Each line of the material must be returned exactly.
>> Start PROVIDED MATERIAL
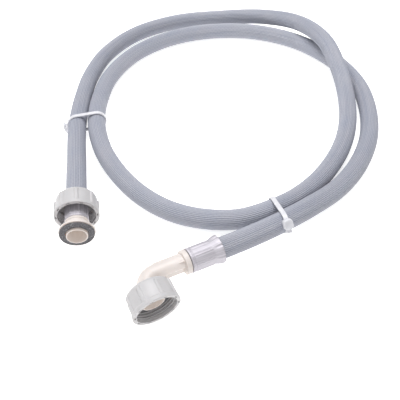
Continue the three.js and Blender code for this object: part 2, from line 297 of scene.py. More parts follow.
class Look:
    """A small builder for procedural materials."""

    def __init__(self, name, roughness, metallic=0.0):
        self.material = bpy.data.materials.new(name)
        self.material.use_nodes = True
        self.tree = self.material.node_tree
        self.shader = self.tree.nodes["Principled BSDF"]
        self.shader.inputs["Roughness"].default_value = roughness
        self.shader.inputs["Metallic"].default_value = metallic
        self.place = self.tree.nodes.new("ShaderNodeTexCoord")

    def link(self, source, target):
        self.tree.links.new(source, target)

    def math(self, operation, first, second=None):
        node = self.tree.nodes.new("ShaderNodeMath")
        node.operation = operation
        for socket, value in zip(node.inputs, (first, second)):
            if isinstance(value, (int, float)):
                socket.default_value = value
            elif value is not None:
                self.link(value, socket)
        return node.outputs[0]

    def uv(self):
        node = self.tree.nodes.new("ShaderNodeSeparateXYZ")
        self.link(self.place.outputs["UV"], node.inputs[0])
        return node.outputs["X"], node.outputs["Y"]

    def noise(self, scale, detail=2.0, vector=None, roughness=0.5):
        node = self.tree.nodes.new("ShaderNodeTexNoise")
        node.inputs["Scale"].default_value = scale
        node.inputs["Detail"].default_value = detail
        node.inputs["Roughness"].default_value = roughness
        self.link(vector or self.place.outputs["Object"], node.inputs["Vector"])
        return node.outputs["Fac"]

    def stretched_uv(self, along, across):
        node = self.tree.nodes.new("ShaderNodeMapping")
        node.inputs["Scale"].default_value = (across, along, 1)
        self.link(self.place.outputs["UV"], node.inputs["Vector"])
        return node.outputs["Vector"]

    def ramp(self, factor, stops):
        node = self.tree.nodes.new("ShaderNodeValToRGB")
        ramp = node.color_ramp
        while len(ramp.elements) < len(stops):
            ramp.elements.new(0.5)
        for element, (position, colour) in zip(ramp.elements, stops):
            element.position = position
            element.color = colour
        self.link(factor, node.inputs["Fac"])
        return node.outputs["Color"]

    def mix(self, factor, first, second, blend="MIX"):
        node = self.tree.nodes.new("ShaderNodeMix")
        node.data_type = "RGBA"
        node.blend_type = blend
        sockets = {"Factor": node.inputs[0], "A": node.inputs[6], "B": node.inputs[7]}
        for key, value in (("Factor", factor), ("A", first), ("B", second)):
            if isinstance(value, (float, int, tuple)):
                sockets[key].default_value = value
            else:
                self.link(value, sockets[key])
        return node.outputs[2]

    def colour(self, source):
        self.link(source, self.shader.inputs["Base Color"])

    def rough(self, factor, low, high):
        spread = self.math("MULTIPLY", factor, high - low)
        self.link(self.math("ADD", spread, low), self.shader.inputs["Roughness"])

    def bump(self, height, strength, distance):
        node = self.tree.nodes.new("ShaderNodeBump")
        node.inputs["Strength"].default_value = strength
        node.inputs["Distance"].default_value = distance
        self.link(height, node.inputs["Height"])
        previous = self.shader.inputs["Normal"]
        if previous.is_linked:
            self.link(previous.links[0].from_socket, node.inputs["Normal"])
        self.link(node.outputs["Normal"], previous)

    def soft(self, weight, radius, tint=(1.0, 0.9, 0.85)):
        self.shader.inputs["Subsurface Weight"].default_value = weight
        self.shader.inputs["Subsurface Radius"].default_value = tint
        self.shader.inputs["Subsurface Scale"].default_value = radius


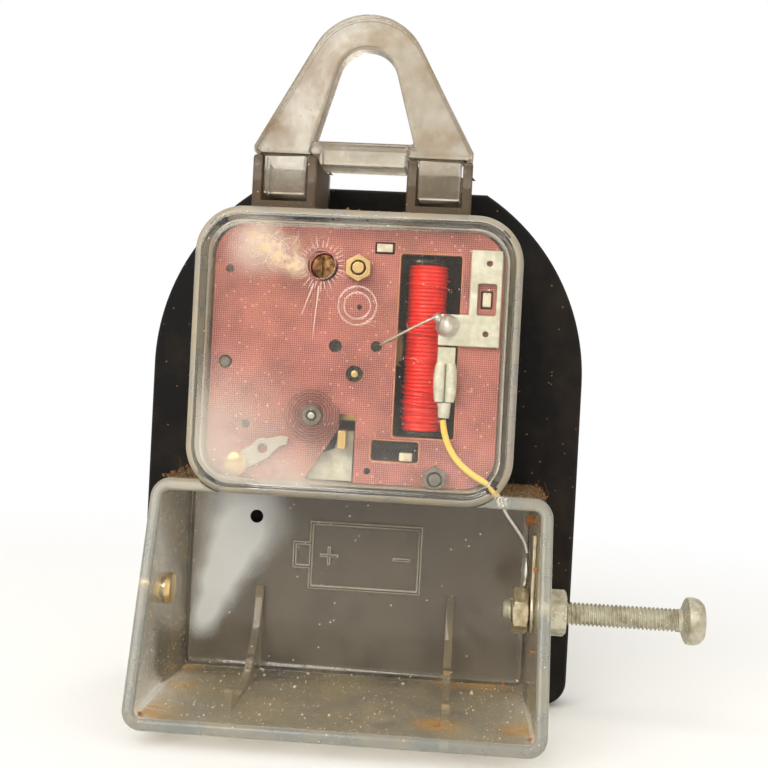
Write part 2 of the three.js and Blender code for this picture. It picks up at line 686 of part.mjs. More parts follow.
>> End PROVIDED MATERIAL
--- EXERCISE RESULT ---
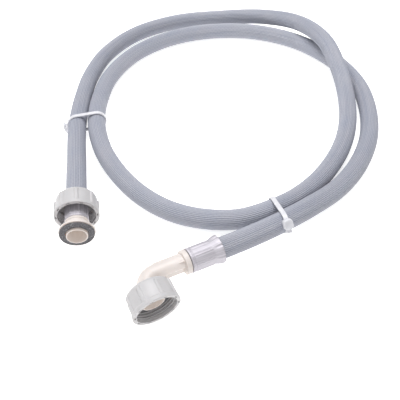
Continue the three.js and Blender code for this object: part 2, from line 297 of scene.py. More parts follow.
class Look:
    """A small builder for procedural materials."""

    def __init__(self, name, roughness, metallic=0.0):
        self.material = bpy.data.materials.new(name)
        self.material.use_nodes = True
        self.tree = self.material.node_tree
        self.shader = self.tree.nodes["Principled BSDF"]
        self.shader.inputs["Roughness"].default_value = roughness
        self.shader.inputs["Metallic"].default_value = metallic
        self.place = self.tree.nodes.new("ShaderNodeTexCoord")

    def link(self, source, target):
        self.tree.links.new(source, target)

    def math(self, operation, first, second=None):
        node = self.tree.nodes.new("ShaderNodeMath")
        node.operation = operation
        for socket, value in zip(node.inputs, (first, second)):
            if isinstance(value, (int, float)):
                socket.default_value = value
            elif value is not None:
                self.link(value, socket)
        return node.outputs[0]

    def uv(self):
        node = self.tree.nodes.new("ShaderNodeSeparateXYZ")
        self.link(self.place.outputs["UV"], node.inputs[0])
        return node.outputs["X"], node.outputs["Y"]

    def noise(self, scale, detail=2.0, vector=None, roughness=0.5):
        node = self.tree.nodes.new("ShaderNodeTexNoise")
        node.inputs["Scale"].default_value = scale
        node.inputs["Detail"].default_value = detail
        node.inputs["Roughness"].default_value = roughness
        self.link(vector or self.place.outputs["Object"], node.inputs["Vector"])
        return node.outputs["Fac"]

    def stretched_uv(self, along, across):
        node = self.tree.nodes.new("ShaderNodeMapping")
        node.inputs["Scale"].default_value = (across, along, 1)
        self.link(self.place.outputs["UV"], node.inputs["Vector"])
        return node.outputs["Vector"]

    def ramp(self, factor, stops):
        node = self.tree.nodes.new("ShaderNodeValToRGB")
        ramp = node.color_ramp
        while len(ramp.elements) < len(stops):
            ramp.elements.new(0.5)
        for element, (position, colour) in zip(ramp.elements, stops):
            element.position = position
            element.color = colour
        self.link(factor, node.inputs["Fac"])
        return node.outputs["Color"]

    def mix(self, factor, first, second, blend="MIX"):
        node = self.tree.nodes.new("ShaderNodeMix")
        node.data_type = "RGBA"
        node.blend_type = blend
        sockets = {"Factor": node.inputs[0], "A": node.inputs[6], "B": node.inputs[7]}
        for key, value in (("Factor", factor), ("A", first), ("B", second)):
            if isinstance(value, (float, int, tuple)):
                sockets[key].default_value = value
            else:
                self.link(value, sockets[key])
        return node.outputs[2]

    def colour(self, source):
        self.link(source, self.shader.inputs["Base Color"])

    def rough(self, factor, low, high):
        spread = self.math("MULTIPLY", factor, high - low)
        self.link(self.math("ADD", spread, low), self.shader.inputs["Roughness"])

    def bump(self, height, strength, distance):
        node = self.tree.nodes.new("ShaderNodeBump")
        node.inputs["Strength"].default_value = strength
        node.inputs["Distance"].default_value = distance
        self.link(height, node.inputs["Height"])
        previous = self.shader.inputs["Normal"]
        if previous.is_linked:
            self.link(previous.links[0].from_socket, node.inputs["Normal"])
        self.link(node.outputs["Normal"], previous)

    def soft(self, weight, radius, tint=(1.0, 0.9, 0.85)):
        self.shader.inputs["Subsurface Weight"].default_value = weight
        self.shader.inputs["Subsurface Radius"].default_value = tint
        self.shader.inputs["Subsurface Scale"].default_value = radius


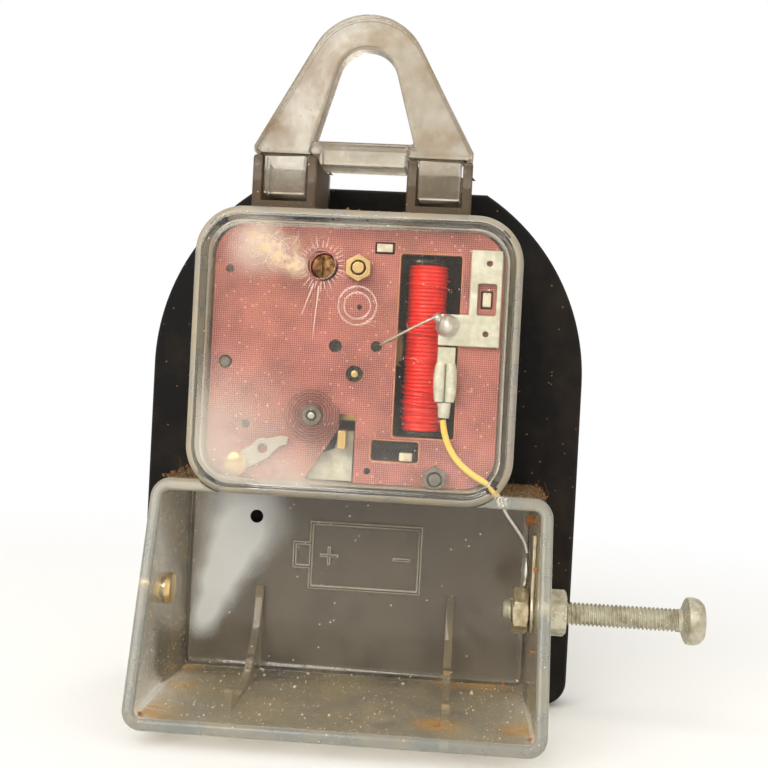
Write part 2 of the three.js and Blender code for this picture. It picks up at line 686 of part.mjs. More parts follow.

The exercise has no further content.